EXTRACTED DATA:
(begin)
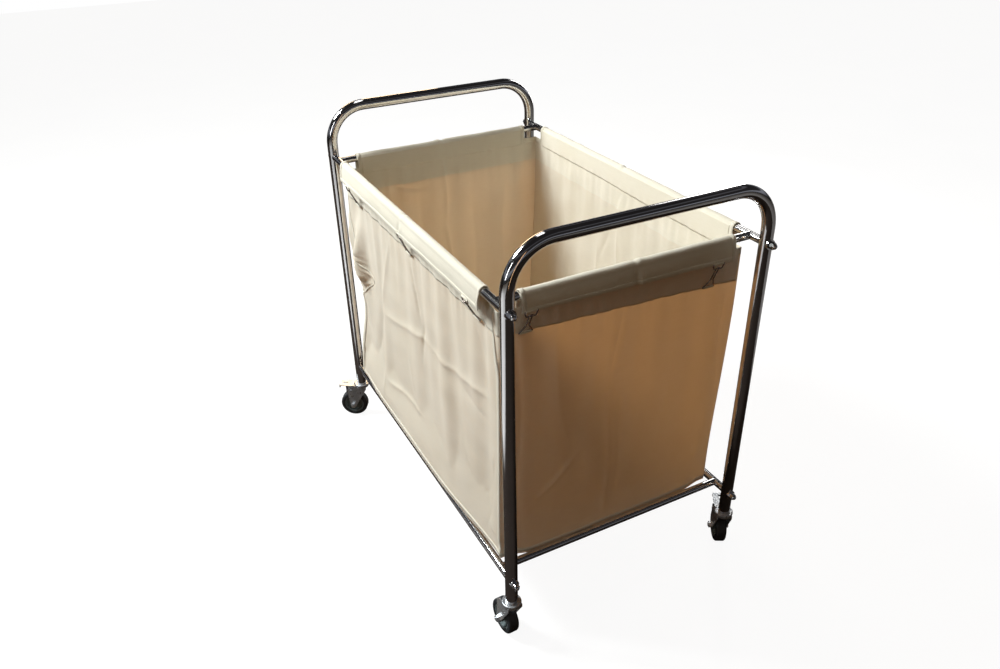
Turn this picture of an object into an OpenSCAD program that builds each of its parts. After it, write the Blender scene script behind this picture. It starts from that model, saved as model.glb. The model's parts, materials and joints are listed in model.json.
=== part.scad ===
// Laundry cart: a canvas bag hung in a bolted stainless tube frame on four swivel casters.
// +Z is up, the cart's length runs along Y and the floor is z = 0.

/* [Frame] */
// Distance between the two end frames, post centre to post centre
frame_length = 900; // [820:10:1000]
// Distance between the two posts of one end frame, centre to centre
frame_width = 545; // [480:5:620]
// Height of the push handle's centreline above the floor
handle_height = 880; // [860:5:960]
// Outside diameter of the end frame tube
post_d = 25.4; // [24:0.1:28]
// Wall thickness of all the tubes
tube_wall = 1.4; // [1:0.1:2]
// Centreline radius of the end frame's bends
bend_radius = 85; // [70:5:100]

/* [Rails] */
// Outside diameter of the long rails and cross rails
rail_d = 16; // [14:1:18]
// Height of the top rails above the floor
top_rail_z = 765; // [740:5:770]
// Height of the bottom rails above the floor
bottom_rail_z = 160; // [150:5:190]
// How far the cross rails sit inboard of the posts
cross_inset = 41; // [36:1:60]
// Diameter of the round bars under the bag
floor_bar_d = 10; // [8:1:12]
// Number of bars under the bag
floor_bar_count = 3; // [2:1:5]

/* [Fasteners] */
// Diameter of the studs that hold the rails to the posts
stud_d = 8; // [6:1:8]
// Width across flats of the acorn nuts
nut_flats = 13; // [12:0.5:14]
// Height of the acorn nuts
nut_height = 14; // [13:0.5:16]
// Diameter of the saddle washers
washer_d = 20; // [18:1:22]

/* [Bag] */
// Thickness of the canvas panels
cloth_t = 3; // [2:0.5:4]
// Height of the flaps folded out over the rails
flap_height = 42; // [38:1:60]
// Gap at each end of a long flap, measured from the cross rail
long_flap_gap = 31; // [5:1:40]
// Gap at each end of an end flap, measured from the long rail
end_flap_gap = 44; // [20:1:60]
// Height of the bag's underside above the floor
bag_floor_z = 170; // [169:1:200]

/* [Clips] */
// Wire diameter of the clips
wire_d = 2.6; // [2:0.2:3]
// Width of a clip
clip_width = 26; // [20:1:32]
// Height of a clip, from its bar in the flap's hem down to its bar on the bag's band
clip_length = 53; // [45:1:60]
// Distance of an end clip from the cart's middle
end_clip_x = 200; // [150:5:210]
// Distance of an outer side clip from the cart's middle
side_clip_y = 315; // [200:5:350]

/* [Casters] */
// Wheel diameter
wheel_d = 75; // [70:1:76]
// Tyre width
tyre_w = 24; // [20:1:26]
// Height of a caster from the floor to the end of the post
caster_height = 104; // [103:1:108]
// Horizontal distance from the swivel axis to the wheel's axle
trail = 26; // [22:1:30]
// Diameter of the swivel cap
cap_d = 40; // [36:1:44]
// Diameter of the wheel's axle bolt
axle_d = 8; // [6:1:8]
// Direction in which the front left caster trails, in degrees from +X
angle_front_left = 92; // [0:1:359]
// Direction in which the front right caster trails
angle_front_right = 60; // [0:1:359]
// Direction in which the rear left caster trails
angle_rear_left = 148; // [0:1:359]
// Direction in which the rear right caster trails
angle_rear_right = 32; // [0:1:359]

/* [Brake] */
// How far the brake pedal reaches from the swivel axis
pedal_reach = 62; // [56:1:66]
// Width of the brake pedal at the swivel
pedal_w = 34; // [30:1:36]
// Thickness of the brake pedal's plate
pedal_t = 2; // [1.5:0.5:2.5]

/* [Hidden] */
$fn = 64;

post_x = frame_width / 2;
post_y = frame_length / 2;
post_r = post_d / 2;
rail_r = rail_d / 2;
rail_bore = rail_d - 2 * tube_wall;
cross_y = post_y - cross_inset;
seat_gap = 0.2;          // room between a coped tube end and the tube that it meets
past = 1;                // how far a cutting shape runs past the surface that it cuts
plug_length = 25;
stud_clearance = 0.4;
washer_face = 1.2;       // thickness of a saddle washer over the crown of the post

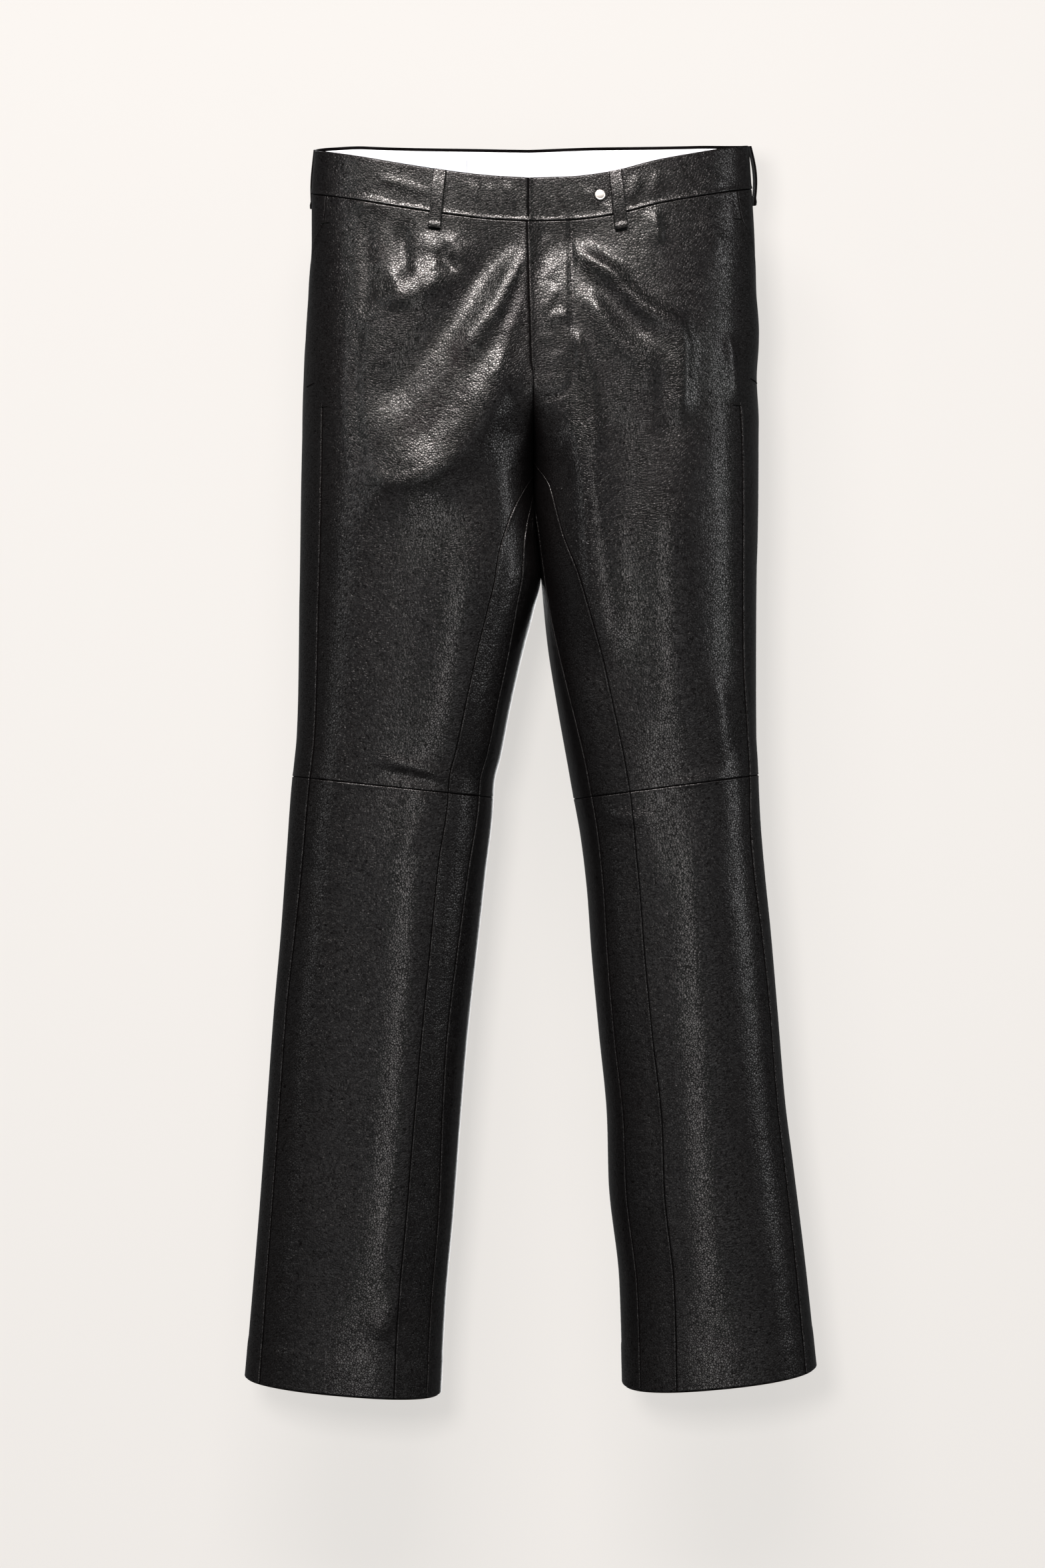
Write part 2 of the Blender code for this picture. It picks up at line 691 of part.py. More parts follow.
(end)
WHAT TO PRODUCE:
Print the whole listing again, exactly.

COMPLETE ANSWER:
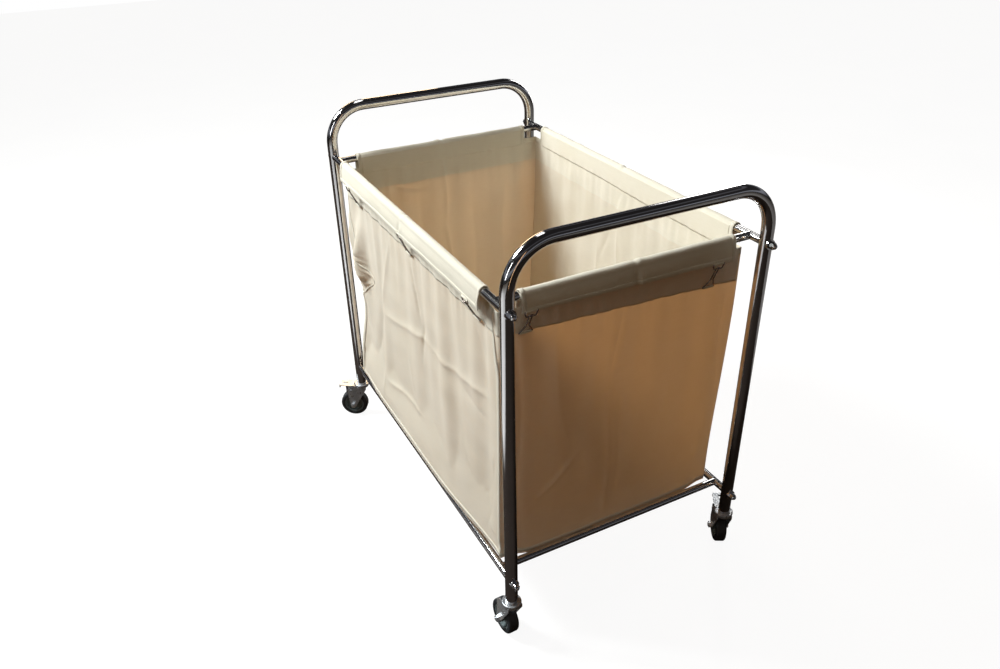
Turn this picture of an object into an OpenSCAD program that builds each of its parts. After it, write the Blender scene script behind this picture. It starts from that model, saved as model.glb. The model's parts, materials and joints are listed in model.json.
=== part.scad ===
// Laundry cart: a canvas bag hung in a bolted stainless tube frame on four swivel casters.
// +Z is up, the cart's length runs along Y and the floor is z = 0.

/* [Frame] */
// Distance between the two end frames, post centre to post centre
frame_length = 900; // [820:10:1000]
// Distance between the two posts of one end frame, centre to centre
frame_width = 545; // [480:5:620]
// Height of the push handle's centreline above the floor
handle_height = 880; // [860:5:960]
// Outside diameter of the end frame tube
post_d = 25.4; // [24:0.1:28]
// Wall thickness of all the tubes
tube_wall = 1.4; // [1:0.1:2]
// Centreline radius of the end frame's bends
bend_radius = 85; // [70:5:100]

/* [Rails] */
// Outside diameter of the long rails and cross rails
rail_d = 16; // [14:1:18]
// Height of the top rails above the floor
top_rail_z = 765; // [740:5:770]
// Height of the bottom rails above the floor
bottom_rail_z = 160; // [150:5:190]
// How far the cross rails sit inboard of the posts
cross_inset = 41; // [36:1:60]
// Diameter of the round bars under the bag
floor_bar_d = 10; // [8:1:12]
// Number of bars under the bag
floor_bar_count = 3; // [2:1:5]

/* [Fasteners] */
// Diameter of the studs that hold the rails to the posts
stud_d = 8; // [6:1:8]
// Width across flats of the acorn nuts
nut_flats = 13; // [12:0.5:14]
// Height of the acorn nuts
nut_height = 14; // [13:0.5:16]
// Diameter of the saddle washers
washer_d = 20; // [18:1:22]

/* [Bag] */
// Thickness of the canvas panels
cloth_t = 3; // [2:0.5:4]
// Height of the flaps folded out over the rails
flap_height = 42; // [38:1:60]
// Gap at each end of a long flap, measured from the cross rail
long_flap_gap = 31; // [5:1:40]
// Gap at each end of an end flap, measured from the long rail
end_flap_gap = 44; // [20:1:60]
// Height of the bag's underside above the floor
bag_floor_z = 170; // [169:1:200]

/* [Clips] */
// Wire diameter of the clips
wire_d = 2.6; // [2:0.2:3]
// Width of a clip
clip_width = 26; // [20:1:32]
// Height of a clip, from its bar in the flap's hem down to its bar on the bag's band
clip_length = 53; // [45:1:60]
// Distance of an end clip from the cart's middle
end_clip_x = 200; // [150:5:210]
// Distance of an outer side clip from the cart's middle
side_clip_y = 315; // [200:5:350]

/* [Casters] */
// Wheel diameter
wheel_d = 75; // [70:1:76]
// Tyre width
tyre_w = 24; // [20:1:26]
// Height of a caster from the floor to the end of the post
caster_height = 104; // [103:1:108]
// Horizontal distance from the swivel axis to the wheel's axle
trail = 26; // [22:1:30]
// Diameter of the swivel cap
cap_d = 40; // [36:1:44]
// Diameter of the wheel's axle bolt
axle_d = 8; // [6:1:8]
// Direction in which the front left caster trails, in degrees from +X
angle_front_left = 92; // [0:1:359]
// Direction in which the front right caster trails
angle_front_right = 60; // [0:1:359]
// Direction in which the rear left caster trails
angle_rear_left = 148; // [0:1:359]
// Direction in which the rear right caster trails
angle_rear_right = 32; // [0:1:359]

/* [Brake] */
// How far the brake pedal reaches from the swivel axis
pedal_reach = 62; // [56:1:66]
// Width of the brake pedal at the swivel
pedal_w = 34; // [30:1:36]
// Thickness of the brake pedal's plate
pedal_t = 2; // [1.5:0.5:2.5]

/* [Hidden] */
$fn = 64;

post_x = frame_width / 2;
post_y = frame_length / 2;
post_r = post_d / 2;
rail_r = rail_d / 2;
rail_bore = rail_d - 2 * tube_wall;
cross_y = post_y - cross_inset;
seat_gap = 0.2;          // room between a coped tube end and the tube that it meets
past = 1;                // how far a cutting shape runs past the surface that it cuts
plug_length = 25;
stud_clearance = 0.4;
washer_face = 1.2;       // thickness of a saddle washer over the crown of the post

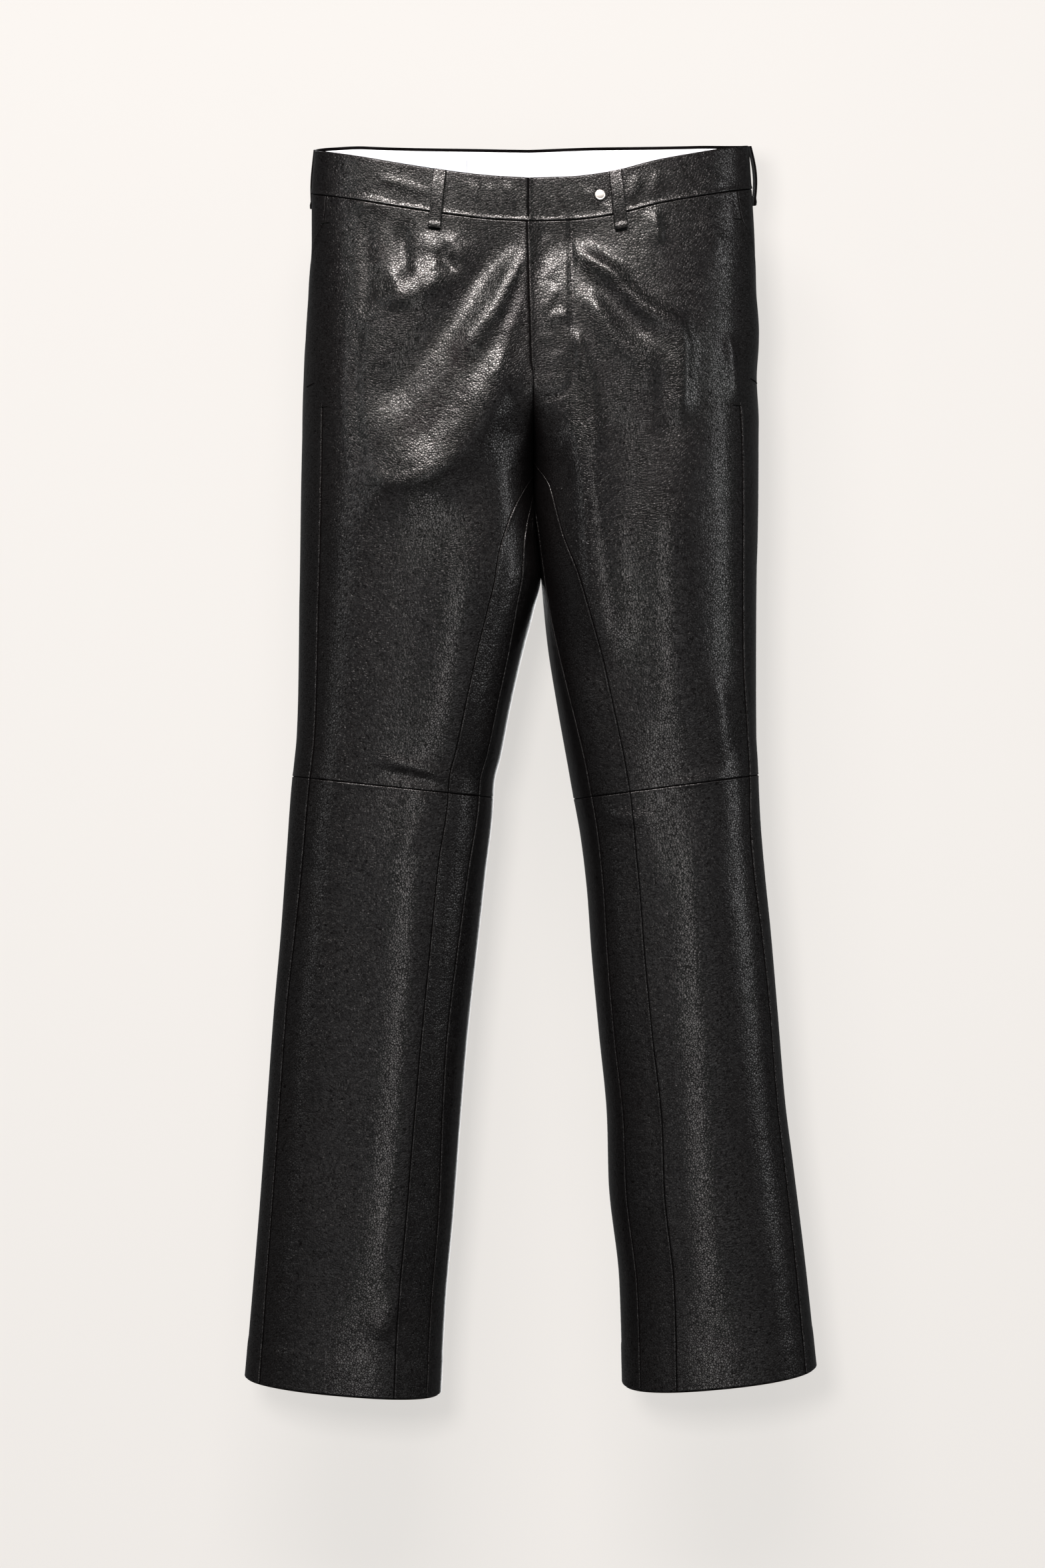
Write part 2 of the Blender code for this picture. It picks up at line 691 of part.py. More parts follow.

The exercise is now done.